The evaluation endpoint strictly enforces workspace boundary, patch extraction procedure, and future-commit cleanup to prevent test set leakage and enable fair, auditable comparison. After applying future-commit cleanup, Pass@1 drops for all models, with maximum decreases up to 8 percentage points (e.g., for Claude Opus 4.7), highlighting the necessity of strict workspace sanitization.

Practical and Theoretical Implications

Claw-SWE-Bench demonstrates that agentic coding-system evaluation must treat harness design, resource cost, and evaluation protocol as first-class, orthogonally controlled variables. Harnesses are not mere wrappers around LLMs; their implementation details (e.g., tool interface, session management, patch extraction) can shift observed performance by as much as the underlying model tier. As evaluation cost varies widely with both harness and cache policy, future agent benchmarking must report cost, Pass@1, and cache hit rate together, and standardize protocol interfaces for meaningful scientific attribution.

The provision of Lite-80 enables frequent, high-fidelity regression testing and rapid model/harness experiments within practical cost and time constraints—critical for researchers and small teams operating under limited resources.

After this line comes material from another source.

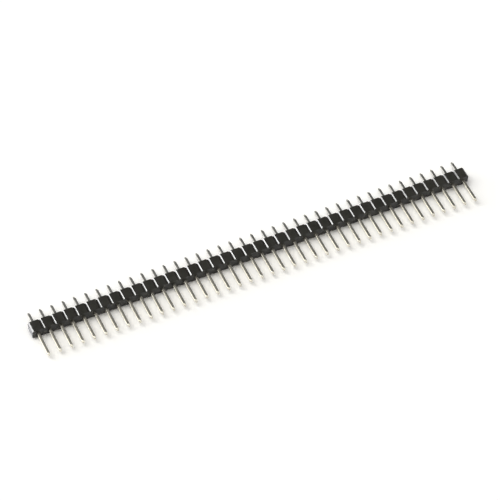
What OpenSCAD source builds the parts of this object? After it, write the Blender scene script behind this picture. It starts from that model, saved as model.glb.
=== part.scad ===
// Single-row pin header strip.
//
// A moulded insulator carries a row of square metal pins. The strip lies on one
// long side: X runs along the row, the long mating ends of the pins point to -Y,
// the short solder tails point to +Y, and the insulator's underside is at Z = 0.
// The origin is on that underside, below the middle of the strip's whole length
// and width.
// The insulator is notched on both long sides between one pin and the next, so
// that each pin sits in an octagonal unit and the strip snaps to length.

/* [Row] */
// Number of pins in the row
pin_count = 40; // [2:1:50]
// Distance from one pin to the next
pitch = 2.54; // [2:0.01:3.5]

/* [Insulator] */
// Size across the row, from one long side to the other
body_height = 2.5; // [2:0.05:4]
// Size along the pins, from the seat face to the mating face
body_depth = 2.54; // [1.5:0.01:6]
// Width of the slope on each side of a break notch
notch_run = 0.36; // [0.2:0.01:0.6]
// Depth of a break notch
notch_depth = 0.36; // [0.2:0.01:0.6]
// Size of the lead-in slope round each pin, at the mating face
lead_in = 0.06; // [0.05:0.01:0.25]

/* [Pins] */
// Width across the flats of the square pin
pin_width = 0.64; // [0.4:0.01:0.8]
// Length of the mating end that stands out of the insulator
mating_length = 6.1; // [3:0.1:15]
// Length of the solder tail that stands out of the insulator
tail_length = 3.0; // [2:0.1:12]
// Length of the four slopes that point each end of the pin
tip_length = 0.6; // [0.2:0.05:1]
// Width of the small square flat left at each end of the pin
tip_flat = 0.3; // [0.15:0.01:0.38]

/* [Fit] */
// Gap on each side between a pin and its hole, nil where the pin is pressed in
pin_clearance = 0; // [0:0.01:0.05]

/* [Hidden] */
row_length = pin_count * pitch;
pin_z = body_height / 2;
// Y = 0 is half way along the pins, so that the origin is under the strip's middle
pin_length = mating_length + body_depth + tail_length;
mating_tip_y = -pin_length / 2;
mating_face_y = mating_tip_y + mating_length;
seat_face_y = mating_face_y + body_depth;
tail_tip_y = seat_face_y + tail_length;
hole_width = pin_width + 2 * pin_clearance;
mouth_width = hole_width + 2 * lead_in;
// How far a cutting shape runs past the face that it opens
cut_past = 0.5;

// Place of a pin along the row, counted from 1 at the -X end
function pin_x(i) = (i - 0.5) * pitch - row_length / 2;

// Name of a pin's node, with two figures so that the pins list in order
function pin_name(i) = str("pin_", i < 10 ? "0" : "", i);

// Section of the insulator, seen along the pins: out along the underside and
// back along the top, with one notch after each unit and half a notch at each end
module insulator_section() {
    half = pitch / 2;
    polygon([
        [-row_length / 2, notch_depth],
        for (i = [1:pin_count]) each [
            [pin_x(i) - half + notch_run, 0],
            [pin_x(i) + half - notch_run, 0],
            [pin_x(i) + half, notch_depth],
        ],
        [row_length / 2, body_height - notch_depth],
        for (i = [pin_count:-1:1]) each [
            [pin_x(i) + half - notch_run, body_height],
            [pin_x(i) - half + notch_run, body_height],
            [pin_x(i) - half, body_height - notch_depth],
        ],
    ]);
}

// A solid of square section that shows the given profile from above and from
// the side. The profile runs along Y, is symmetrical and is no wider than width.
module square_section(width) {
    intersection() {
        translate([0, 0, -width / 2])
            linear_extrude(height = width)
                children();
        rotate([0, 90, 0])
            translate([0, 0, -width / 2])
                linear_extrude(height = width)
                    children();
    }
}

// Cutting shape for one hole: straight through, and flared at the mating face
module pin_hole() {
    flare_width = mouth_width + 2 * cut_past;
    translate([-hole_width / 2, mating_face_y - cut_past, -hole_width / 2])
        cube([hole_width, body_depth + 2 * cut_past, hole_width]);
    square_section(flare_width)
        polygon([
            [-flare_width / 2, mating_face_y - cut_past],
            [flare_width / 2, mating_face_y - cut_past],
            [hole_width / 2, mating_face_y + lead_in],
            [-hole_width / 2, mating_face_y + lead_in],
        ]);
}

// The moulded strip, with one hole through each unit
module insulator() {
    color([0.05, 0.05, 0.055])
        difference() {
            translate([0, seat_face_y, 0])
                rotate([90, 0, 0])
                    linear_extrude(height = body_depth)
                        insulator_section();
            for (i = [1:pin_count])
                translate([pin_x(i), 0, pin_z])
                    pin_hole();
        }
}

// One pin, pressed through its hole: straight wire with four slopes at each end
module pin(i) {
    half = pin_width / 2;
    flat = tip_flat / 2;
    color([0.62, 0.56, 0.40])
        translate([pin_x(i), 0, pin_z])
            square_section(pin_width)
                polygon([
                    [-half, mating_tip_y + tip_length],
                    [-flat, mating_tip_y],
                    [flat, mating_tip_y],
                    [half, mating_tip_y + tip_length],
                    [half, tail_tip_y - tip_length],
                    [flat, tail_tip_y],
                    [-flat, tail_tip_y],
                    [-half, tail_tip_y - tip_length],
                ]);
}

insulator();
for (i = [1:pin_count])
    pin(i);
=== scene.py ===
import math

import bmesh
import bpy
from mathutils import Matrix, Vector


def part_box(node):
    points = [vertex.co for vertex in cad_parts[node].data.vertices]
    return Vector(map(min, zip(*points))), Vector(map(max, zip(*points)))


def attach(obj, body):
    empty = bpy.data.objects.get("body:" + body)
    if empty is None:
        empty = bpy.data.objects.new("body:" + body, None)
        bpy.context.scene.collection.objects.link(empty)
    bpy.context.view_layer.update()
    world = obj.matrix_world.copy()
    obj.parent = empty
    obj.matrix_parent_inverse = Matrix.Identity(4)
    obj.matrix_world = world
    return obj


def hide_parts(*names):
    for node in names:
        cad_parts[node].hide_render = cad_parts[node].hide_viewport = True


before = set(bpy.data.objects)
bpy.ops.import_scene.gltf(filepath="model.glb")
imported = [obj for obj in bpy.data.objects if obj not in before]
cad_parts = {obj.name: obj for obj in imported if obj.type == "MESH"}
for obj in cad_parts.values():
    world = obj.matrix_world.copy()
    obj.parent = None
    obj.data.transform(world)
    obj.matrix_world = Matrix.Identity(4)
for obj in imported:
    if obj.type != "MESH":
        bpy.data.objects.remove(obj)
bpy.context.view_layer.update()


# ---- Insulator ----
# The insulator is one black moulding of glass-filled polyester, shot in one piece for the whole
# row. It is notched on both long sides between one pin and the next, where it is snapped to
# length, and each hole is flared at the mating face, where the pin is pressed in.

METRE = 1000.0           # the pieces are shaped in millimetres, then brought to metres

insulator_low, insulator_high = (METRE * Vector(corner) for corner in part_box("insulator"))
insulator_size = insulator_high - insulator_low
insulator_middle = (insulator_low + insulator_high) / 2

pin_nodes = sorted(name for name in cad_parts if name.startswith("pin_"))
pin_low, pin_high = (METRE * Vector(corner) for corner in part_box(pin_nodes[0]))
pin_width = pin_high.x - pin_low.x
pitch = insulator_size.x / len(pin_nodes)
first_pin = insulator_low.x + pitch / 2

notch = 0.36             # depth of a break notch, and the width of each of its slopes
lead_in = 0.06           # size of the flare round a pin
moulded_edge = 0.05      # radius that the mould leaves on an outside edge
edge_steps = 4           # flat strips that make up a rounding
hard_angle = math.radians(30)    # faces that meet at more than this meet in a hard edge
same_point = 1e-4                # points closer than this are one
straight = 0.99                  # how nearly an edge or a normal has to follow an axis
plastic_ior = 1.38               # lower than a real moulding's, which keeps the black dark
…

For the broader agentic evaluation ecosystem, Claw-SWE-Bench’s layered architecture and open protocol provide a template for disentangling evaluation axes in domains beyond coding: general web agents, productivity tools, and interactive assistants all require analogous abstractions for fair, reproducible benchmarking.

Conclusion

Claw-SWE-Bench provides a comprehensive, protocol- and cost-aware benchmark for evaluating OpenClaw-style and heterogeneous agent harnesses on challenging, multilingual coding tasks. By isolating harness architecture as a controlled experimental dimension and integrating cost metrics into evaluation, this work establishes new methodological foundations for reproducible, comparable, and cost-transparent agentic coding system research. Future work should extend these protocols to deeper model–harness interaction studies, multi-seed replication for variance estimation, and broader domains of agentic autonomy.